Unless you are some Corsi-god/NHL front office member and you’ve stumbled upon this, in which case, let’s start over. Hello, please ignore the last paragraph, my name is Nick and I’d like a job. Thanks.


On offense, the usual suspects for the Boston Bruins will remain the core components that push the team forward night-in and night-out. Patrice Bergeron should amass another 60-plus point season after having a “down year” last season with only 53 points in 2016-2017.

Pastrnak will lead the Bruins in points according to the latest models with 31-33-64 totals.

While Brad Marchand’s expected 31-29-60 totals this season rank fourth on the team’s projected scoring leaders behind Pastrnak (64), David Krejci (63) and Bergeron (62), it’s easy to imagine Marchand improving from his career best 39 goals, 46 assists (85 points) season last season and shattering his season-entering projections.

Gut Feeling 2.0 seems to point in the direction of Marchand leading in points, based off of last season, and Pastrnak leading in goals (as is shown in these numbers with Pastrnak and Marchand tied for the lead on the Bruins roster with 31 projected goals each this season).

Matt Beleskey and Frank Vatrano should each right their ships this season coming off of not-so-easy to return from leg injuries last season. Beleskey’s expected 14-16-30 totals would rank as his 3rd best season in his NHL career– with room to gain more ground– since appearing in two games with the Anaheim Ducks in 2008-2009.

Meanwhile, Vatrano (29 points projected in 2017-18), barring another injury, should finally partake in a full-season and become the glue-guy on the third line that he’s been expected to become after being a goal-a-game AHL player in his short career with Providence.

The Boston blue line looks retooled, restocked and ready to go.

Gone are John-Michael Liles, Colin Miller and Joe Morrow; in are the likes of Charlie McAvoy and Paul Postma. Liles has moved on to become a TV analyst for Altitude and Colorado Avalanche broadcasts while still technically an unrestricted free agent. Colin Miller was claimed by the Vegas Golden Knights at the 2017 Expansion Draft and Morrow signed with the rival Montreal Canadiens this offseason after not being tendered a qualifying offer.

McAvoy’s rookie season numbers will come fruition in the next 20 games or so, please give some time for an update on his projections, but until then, know this– he’s the real deal.

Nobody can possibly be the next Bobby Orr for Boston, since there’s only one Bobby Orr after all, but McAvoy likes to move the puck like Orr once did for the Bruins in the late 1960s and 1970s. And McAvoy’s got a tough element to his game too, like legendary Bruins defenseman, Eddie Shore, McAvoy can hit.

Postma is mainly an afterthought, but provides much needed depth for the long run.

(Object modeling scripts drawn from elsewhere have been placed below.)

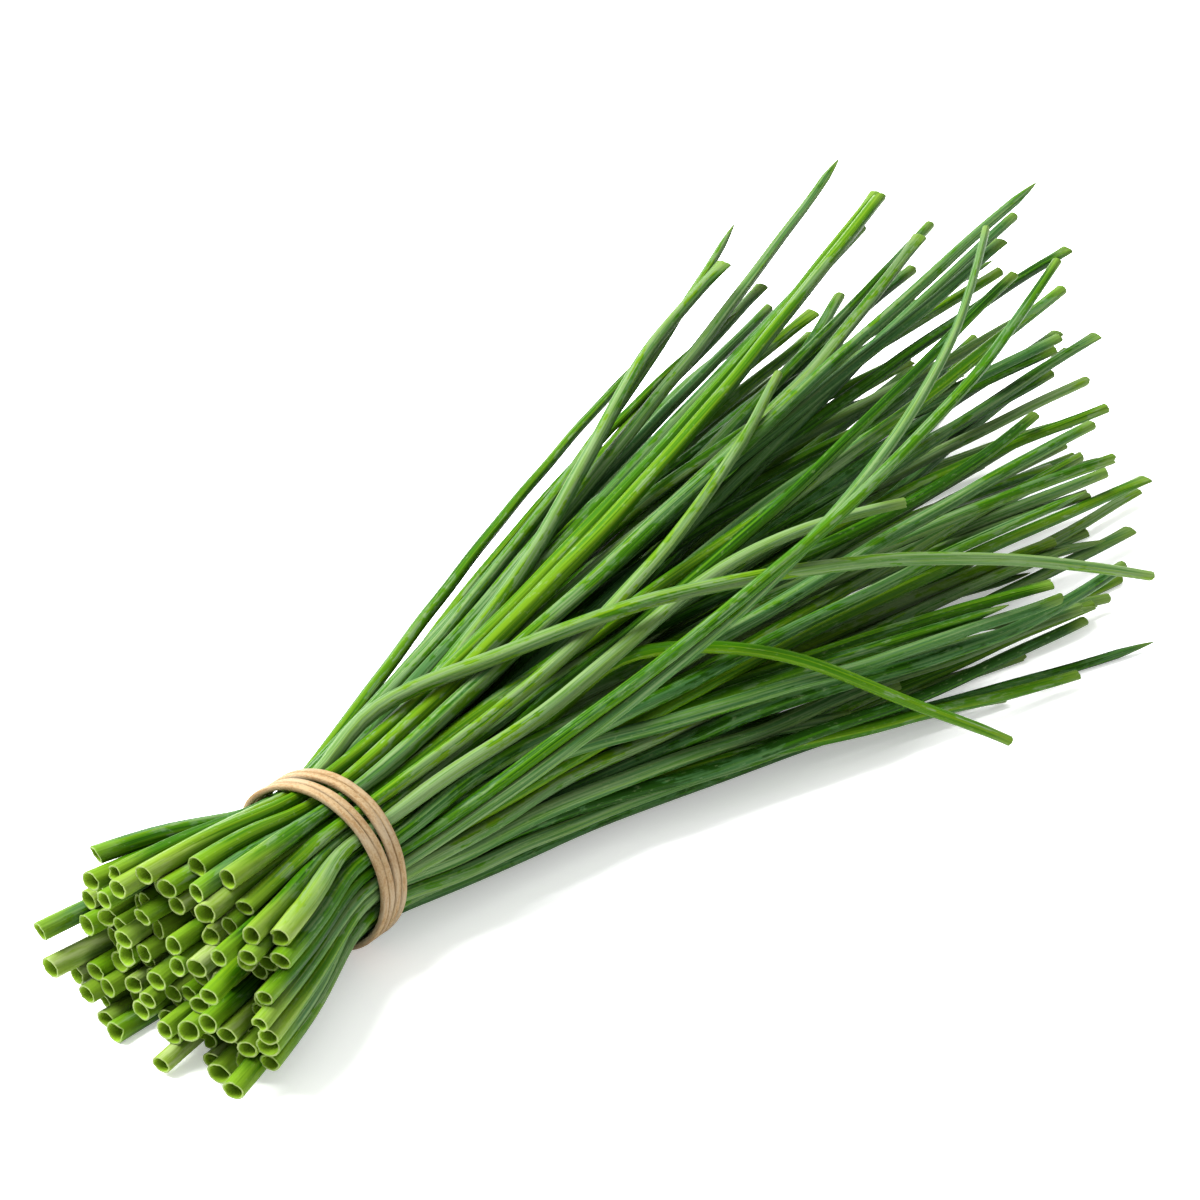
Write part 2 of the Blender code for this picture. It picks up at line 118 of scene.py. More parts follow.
STRAYS = (
    Stray("leaf_far_thin", 30, 0.95, 17.4, 4.0, -8 * MM, -12 * MM, 206 * MM, girth=0.80),
    Stray("leaf_far_pointed", 50, 0.95, 8.7, 4.0, 20 * MM, 5 * MM, 216 * MM, girth=0.80, pointed=True),
    Stray("leaf_far_longest", 62, 0.80, 9.5, 4.5, 16 * MM, -4 * MM, 263 * MM, pointed=True),
    Stray("leaf_far_long", 76, 0.92, 5.5, 4.0, 18 * MM, 0.0, 246 * MM, girth=1.0),
    Stray("leaf_curled", 45, 0.60, 19.0, 5.0, -30 * MM, 0.0, 206 * MM, girth=0.75, pointed=True),
    Stray("leaf_over_steep", 175, 0.90, -14.0, 13.5, 78 * MM, -18 * MM, 242 * MM, girth=0.80, curl=2.4),
    Stray("leaf_over_bright", 160, 0.90, -13.0, 13.5, 48 * MM, -16 * MM, 234 * MM, girth=0.85, curl=2.4),
    Stray("leaf_top_short", 120, 0.95, -9.0, 8.0, 44 * MM, -4 * MM, 166 * MM, girth=0.90),
    Stray("leaf_drooping", 165, 0.70, -6.0, 10.6, -47 * MM, -41 * MM, 137 * MM, girth=0.95, curl=1.0,
          knee=0.6, drop=1.35),
    Stray("leaf_sweeping", 70, 0.95, -4.0, 9.5, -62 * MM, -42 * MM, 188 * MM, girth=1.0, curl=1.4,
          knee=0.1, drop=2.5),
    Stray("leaf_low_pointed", 225, 0.95, -10.0, 1.0, -26 * MM, -12 * MM, 190 * MM, pointed=True),
    Stray("leaf_low_near", 195, 0.97, -4.0, -1.0, -32 * MM, -9 * MM, 150 * MM),
    Stray("leaf_low_middle", 180, 0.97, -2.0, 1.0, -31 * MM, -18 * MM, 194 * MM),
    Stray("leaf_low_far", 170, 0.80, -6.5, 1.0, -5 * MM, -7 * MM, 225 * MM, girth=1.0),
)

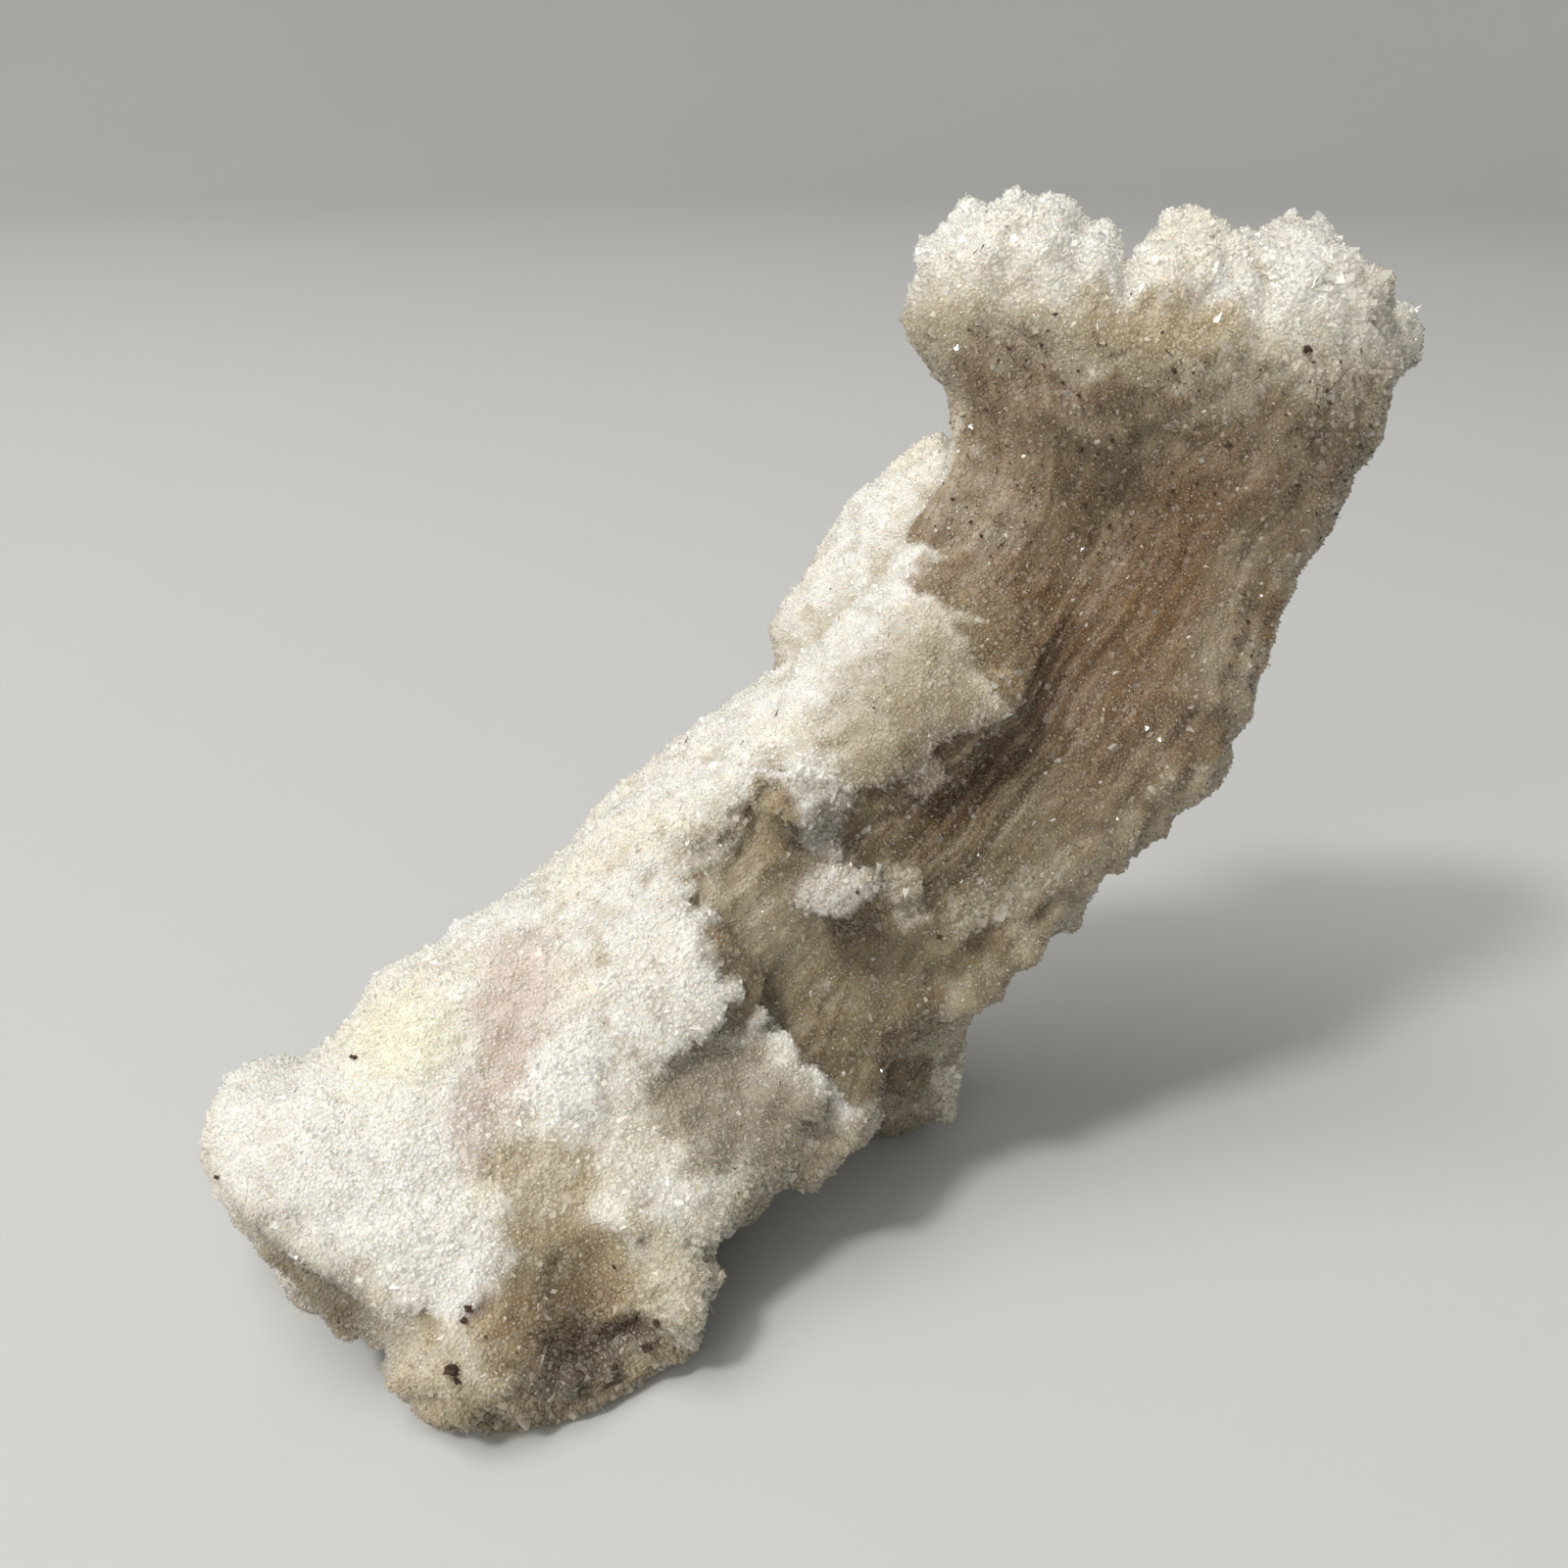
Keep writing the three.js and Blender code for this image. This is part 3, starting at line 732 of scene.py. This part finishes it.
def crustMaterial():
    material, sheet, shader = newMaterial("sugary_crust")
    place = objectPlace(sheet)
    tint = sheet.node("ShaderNodeAttribute", {"attribute_name": "tint"})["Color"]
    grain = sheet.node("ShaderNodeTexVoronoi", {}, {"Vector": place, "Scale": crustLook["grain"]})
    patch = sheet.noise(place, crustLook["patch"], 3)
    fine = sheet.noise(place, crustLook["fine"], 2)
    seam = sheet.remap(grain["Distance"], 0.25, 0.8, 0, 1)
    shade = sheet.clamp(seam * 0.28 + (patch - 0.5) * 0.6 + fibreStreaks(sheet))
    deeper = sheet.mixColour(1.0, tint, crustLook["deeper"], "MULTIPLY")
    colour = sheet.mixColour(shade, tint, deeper)
    plug(sheet, colour, shader, "Base Color")
    plug(sheet, sheet.clamp(0.35 + fine * 0.3), shader, "Roughness")
    height = (1 - seam) * 0.7 + fine * 0.3
    bump = sheet.node("ShaderNodeBump", {}, {
        "Strength": 0.7, "Distance": crustLook["bumpDepth"], "Height": height})
    plug(sheet, bump["Normal"], shader, "Normal")
    shader.inputs["IOR"].default_value = gypsumIor
    shader.inputs["Subsurface Weight"].default_value = crustLook["softLight"]
    shader.inputs["Subsurface Radius"].default_value = crustLook["softSpread"]
    shader.inputs["Subsurface Scale"].default_value = crustLook["softReach"]
    return material


# clear is how much light goes straight through, pale how far the tint turns white, and even how far the
# milky part is shaded as the skin below and not as its own facets
grainLook = {
    "crystal_grains": {
        "clear": 0.33, "pale": 0.0, "even": 0.4, "rough": (0.2, 0.5), "gloss": 0.9, "glossRough": 0.06},
    "bright_facets": {
        "clear": 0.3, "pale": 0.12, "even": 0.35, "rough": (0.1, 0.4), "gloss": 1.0, "glossRough": 0.04},
    "clear_crystal": {
        "clear": 0.6, "pale": 0.4, "even": 0.3, "rough": (0.03, 0.1), "gloss": 1.0, "glossRough": 0.03},
}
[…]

Brandon Carlo looks to make an impact in his sophomore season and should continue to absorb any and all knowledge from 40-year-old captain, Zdeno Chara, as a shut-down pair. Yes, Chara is still a good defenseman. He’ll max out around 40 points this season with Carlo carrying more weight and the Bruins offense doing their part in keeping the puck out of the defensive zone to begin with.

Meanwhile, Torey Krug should an average year with 10 goals and 35 assists (45 points). Even an average year for Krug is still a better year than most defensemen.

And in other news, Tuukka Rask is still the number one goaltender for obvious reasons. He’s good.

More on Boston’s goalies as a whole in later posts throughout the season.

For now, Bruce Cassidy‘s Bruins are ready to fly– mostly because of Cassidy’s coaching style that emphasizes going full throttle all the time and not because bears have sprouted wings or anything.